5- IL GIULLARE VERTICALE
Un brano anomalo, un divertissement di Bax, musicato questa volta dai suoi complici Petretti e Ciuffi su stilemi a metà strada tra jazz e musica d’avanguardia. Chi lo recita è un illustre attore, regista e scrittore, fiorentino pungente e sarcastico, quell’artista a tutto tondo che è David Riondino, frequentatore assiduo d’ogni kermesse d’autore che si rispetti e vecchio sodale di Bassignano. Il risultato è davvero straordinario sia per le note ardite che per la verve.

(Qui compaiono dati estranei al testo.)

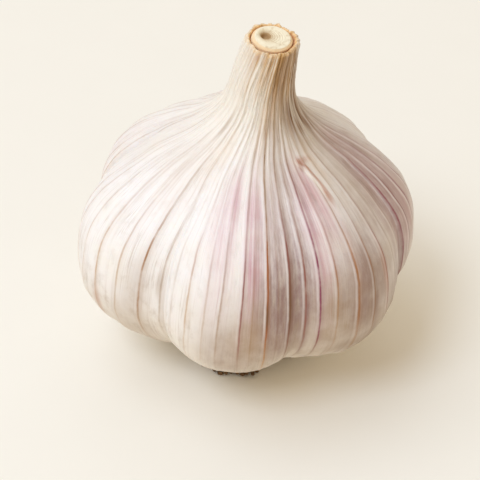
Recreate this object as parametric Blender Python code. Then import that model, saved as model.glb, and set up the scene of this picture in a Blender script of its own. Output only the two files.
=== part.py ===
"""Garlic bulb, as dried and trimmed: a skin-wrapped body of seven cloves with its neck, the cut end of the
stem in the neck's mouth, and the root plate with its trimmed roots, which the bulb stands on.

Metres, +Z up. The origin is the middle of the root plate's flat underside. The front is -Y. An angle round the
bulb is counted from the front, and is positive towards +X.
"""

from math import ceil, cos, radians, sin, tau

import bmesh
import bpy
import numpy as np

MM = 0.001
GAP = 0.3 * MM

# Crest line of the cloves, from the underside to the rim of the neck: radius and height.
CREST = np.array([
    (8.9, 4.5), (13.4, 4.3), (19.3, 7.2), (25.3, 11.7), (28.7, 17.4), (29.1, 24.0), (27.6, 30.2),
    (23.3, 35.7), (17.4, 40.5), (11.2, 44.4), (7.4, 48.0), (5.6, 51.8), (4.9, 57.3), (4.35, 63.3),
]) * MM
ROWS_PER_SPAN = 3
COLUMN_WIDTH = radians(5.0)

# The grooves between the cloves, as angles round the bulb, and how far each clove swells past the crest line.
# The first clove lies between the first two grooves.
GROOVES = [radians(angle) for angle in (-146, -101, -29, 18, 79, 125, 168)]
SWELL = [swell * MM for swell in (0.3, 1.4, 0.9, 0.2, 0.0, 1.0, 0.2)]
SWELL_ENDS = (2.0 * MM, 44.0 * MM)
SWELL_FADES = (6.0 * MM, 10.0 * MM)

# How deep a groove is at each height, and how rounded the clove between two grooves is: 0 is a plain arch, 1 is
# a broad back with soft grooves.
GROOVE_HEIGHTS = np.array([3.5, 7.5, 13.0, 20.5, 30.5, 37.5, 42.0, 46.5]) * MM
GROOVE_DEPTHS = np.array([0.3, 2.2, 2.7, 2.1, 2.0, 1.6, 0.8, 0.0]) * MM
BROAD_HEIGHTS = np.array([0.0, 15.0, 31.0]) * MM
BROAD_SHARES = np.array([0.25, 0.6, 0.8])

# Low down the skin fans out from the front to the sides. The neck leans a little and is cut off askew: the cut
# falls to the right and to the front.
FAN = radians(5.0)
FAN_TOP = 20.0 * MM
FAN_FADE = 14.0 * MM
LEAN = (1.95 * MM, -2.6 * MM)
LEAN_START = 34.0 * MM
CUT_SLOPE = (-0.08, 0.13)

# The neck's mouth and the stem in it.
MOUTH_RADIUS = 3.6 * MM
MOUTH_DEPTH = 9.0 * MM
STEM_DROP = 0.3 * MM
STEM_CHAMFER = 0.35 * MM
STEM_HOLE_RADIUS = 0.75 * MM
STEM_HOLE_DEPTH = 2.5 * MM
STEM_HOLE_PLACE = (-1.2 * MM, 0.1 * MM)
STEM_SIDES = 32

# The root plate, from the middle of its underside to the middle of its top, and the trimmed roots round it.
PLATE = np.array([(0.0, 0.0), (8.0, 0.0), (8.7, 0.5), (8.9, 1.6), (8.3, 3.0), (6.6, 4.0), (0.0, 4.0)]) * MM
PLATE_SIDES = 40
ROOT_COUNT = 19
ROOT_SIDES = 7
ROOT_STEPS = 3
ROOT_START = 6.5 * MM
ROOT_REACH = (12.2 * MM, 14.3 * MM)
ROOT_HEIGHTS = (1.8 * MM, 0.7 * MM)
ROOT_RADII = (0.9 * MM, 0.55 * MM)
ROOT_BEND = radians(5.0)


def clear_scene():
    for thing in list(bpy.data.objects):
        bpy.data.objects.remove(thing, do_unlink=True)


def plain_material(name, colour, roughness):
    material = bpy.data.materials.new(name)
    material.use_nodes = True
    shader = material.node_tree.nodes["Principled BSDF"]
    shader.inputs["Base Color"].default_value = (*colour, 1.0)
    shader.inputs["Roughness"].default_value = roughness
    shader.inputs["Metallic"].default_value = 0.0
    material.diffuse_color = (*colour, 1.0)
    return material


def place_mesh(name, bm, material):
    """Makes the finished object of a bmesh, smooth on its round faces."""
    bmesh.ops.recalc_face_normals(bm, faces=bm.faces[:])
    mesh = bpy.data.meshes.new(name)
    bm.to_mesh(mesh)
    bm.free()
    mesh.shade_smooth()
    mesh.set_sharp_from_angle(angle=radians(40))
    mesh.materials.append(material)
    thing = bpy.data.objects.new(name, mesh)
    bpy.context.collection.objects.link(thing)
    return thing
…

6 – LA VITA L’E’ QUELA CHE L’È
La sesta resistenza è l’omaggio sentito, comico e un filo sguaiato agli scapigliati protagonisti di quel mitico “Derby club” meneghino. Il periodo del dopoguerra con Fo, Nebbia, Carpi e Strehler produsse Cochi e Renato, ma soprattutto il genio del dottor Enzo Jannacci, musicista sghembo e provocatorio cui dobbiamo tutti moltissimo. Un ricordo straziante del mondo cabarettistico italiano, altro illustre scomparso.
7 – QUELLA NOTTE CHE
Dedicata ai terremotati di Lazio, Umbria e Marche, è quasi una ninna-nanna fatta di speranza in una ricostruzione fisica umana e culturale per una terra piagata che ogni volta si ricompone, si rinnova, prova a curare ferite indicibili. La resistenza di gente straordinaria che non molla i propri campanili, le opere d’arte, le tradizioni antiche e rurali che sono patrimonio fondamentale d’una nazione.
8 – GLI ARTISTI
Un brano cupo, che tenta con difficoltà di rappresentare il mondo di quegli artisti un po’ “maledetti” la cui arte è quasi impossibile descrivere, comprendere, appunto rappresentare. Se non con una serie di immagini e di colori e impressioni: gli inafferrabili, chiusi nel proprio mondo e perennemente convinti di essere incompresi, rabbiosi, inavvicinabili.
9 – UN PAESE VUOL DIRE
Ed ecco la traccia finale: un altro commosso omaggio, attraverso le parole e i pensieri dell’autore de “La luna e i falò”. Qui non c’è solo l’amata terra piemontese, ma un Paese intero che resiste , resiste, canta ogni anno da decenni “bella “ciao”… e poi però crolla sotto i colpi spietati d’un secolarismo fatto di malastampa, malativù, di balle colossali, di verità nascoste e straziate, di inciuci infiniti che lo allontanano sempre di più dalle radici contadine, dalla forza della ricostruzione, da Domenico Modugno: un Paese che gridava “volare” e ci credeva. Un Paese che non conosce e non vuole ricordare la sua fiera e bella lunga storia, per consegnarsi mani e piedi alla sottocultura d’un progresso fatto di niente.